Sinclair told the Independent that Waisman made a crucial suggestion that informed the work of the commission. It can be extremely difficult for survivors to tell their stories directly to their children, Waisman told Sinclair. He himself did not tell his own children about his experiences in the Holocaust; they learned some of the details by witnessing their father tell his history to others. The commission took this advice to heart, said Sinclair.
“Based on that, when we go to a community, we bring all the [residential school] survivors in and we always make a point to bring their children in so that when the survivors are talking to us, the children are hearing them,” Sinclair said. “That proved to be an exceptionally strong piece of advice for us to open the lines of communication within families. From the perspective of residential school survivors, often the most important process of reconciliation that they wanted to engage in, that they needed to engage in, was to apologize to their own families for how they behaved after residential schools and to be given an act of forgiveness by their children, their spouses, their family members.”

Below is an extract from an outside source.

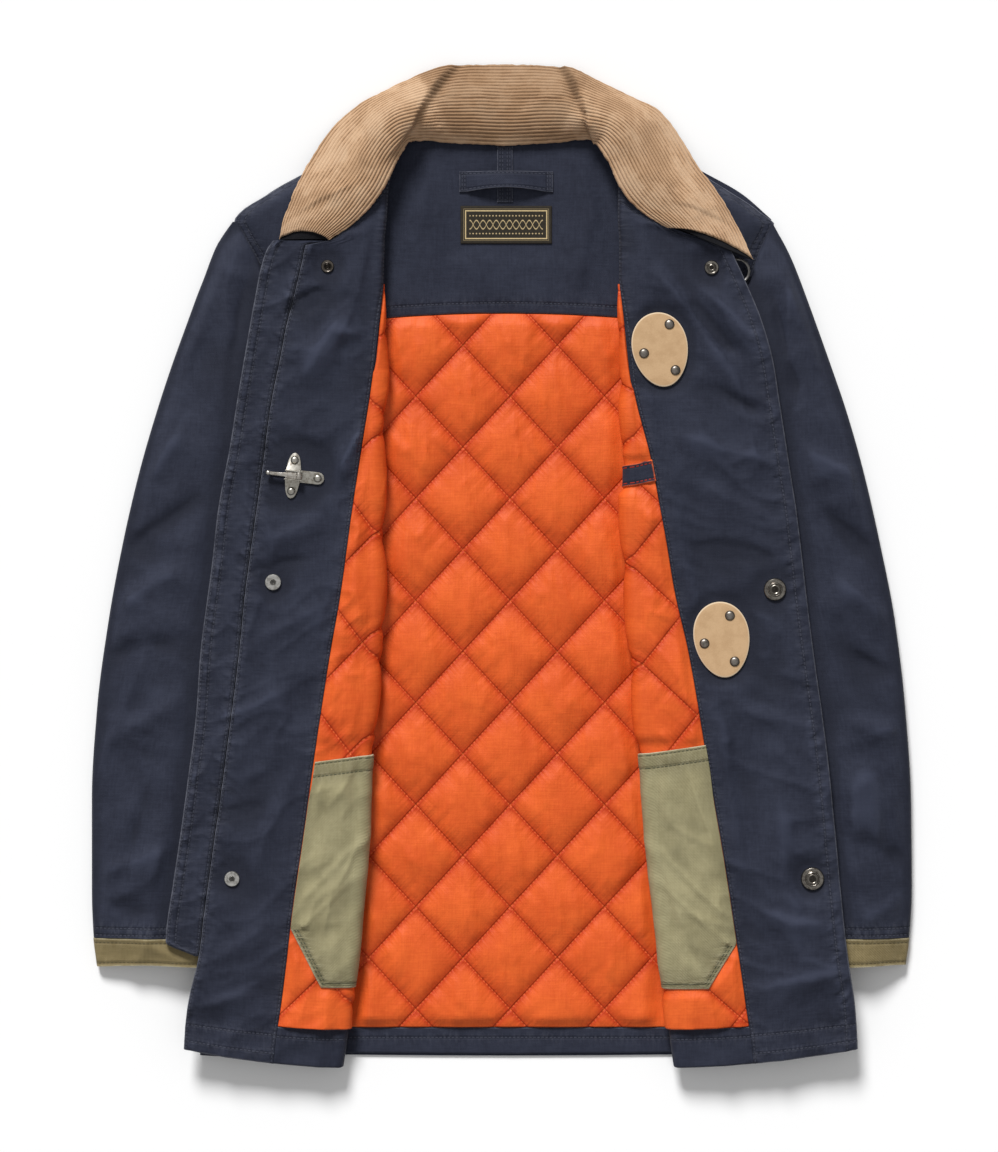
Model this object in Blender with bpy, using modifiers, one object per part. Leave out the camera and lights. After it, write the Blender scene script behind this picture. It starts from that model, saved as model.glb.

Waisman participated in the entire TRC process, traveling to every part of Canada to speak with residential school survivors about his own story of survival and about creating a life after experiencing the most unimaginable horrors.
“I told them that I am one of the 426 teenagers that was liberated at Buchenwald,” Waisman explained. “We couldn’t go home, we went to France and, in France, the experts that analyzed us told the French government that these kids, first of all, won’t amount to anything because they’ve seen too much and they’ll never rehabilitate. Get a Jewish organization to look after them, they told the French government. Number two, they won’t live beyond 40. So here we are. Six years ago, I phoned [Nobel laureate and fellow Buchenwald survivor] Elie Wiesel, who wasn’t going to amount to anything, and I wished him a happy 80th. And little Lulek [Yisrael Meir Lau], who became chief rabbi of Israel. This is what I related to them. You see what we have achieved? So, then I quote [Barack] Obama: ‘We did it … yes you can.’”
On Nov. 18, Waisman spoke at the Jewish Museum and Archives of British Columbia about his experience in the Holocaust and about participating in the TRC.
Waisman has been involved with First Nations communities for years. He was first contacted by Canadian Jewish Congress when David Ahenakew, a former national chief of the Assembly of First Nations, uttered antisemitic comments in 2002. CJC engaged with First Nations leaders and brought Waisman to meet with them. Waisman’s relationship with CJC goes back further – as an orphaned child survivor, he was sponsored to come to Canada by CJC.
Because of his effectiveness as a speaker, Waisman was invited to speak to residential school survivors in the Northwest Territories. As he spoke, he noticed maybe a dozen people in booths, speaking into headphones. It turned out his words were being translated into local dialects and broadcast across the territories. A trip that was supposed be a daylong in-and-out turned into a four-day sojourn as residential school survivors came from surrounding villages to meet him.
“They figured that nobody cared,” said Waisman. “Many of them have begun to talk about their horrors after they listen to me.”
Sinclair is full of warm words for Waisman. “He’s a stalwart supporter and a warm and kind and loving man who always understood what the survivors were talking about and let them know that,” said the judge.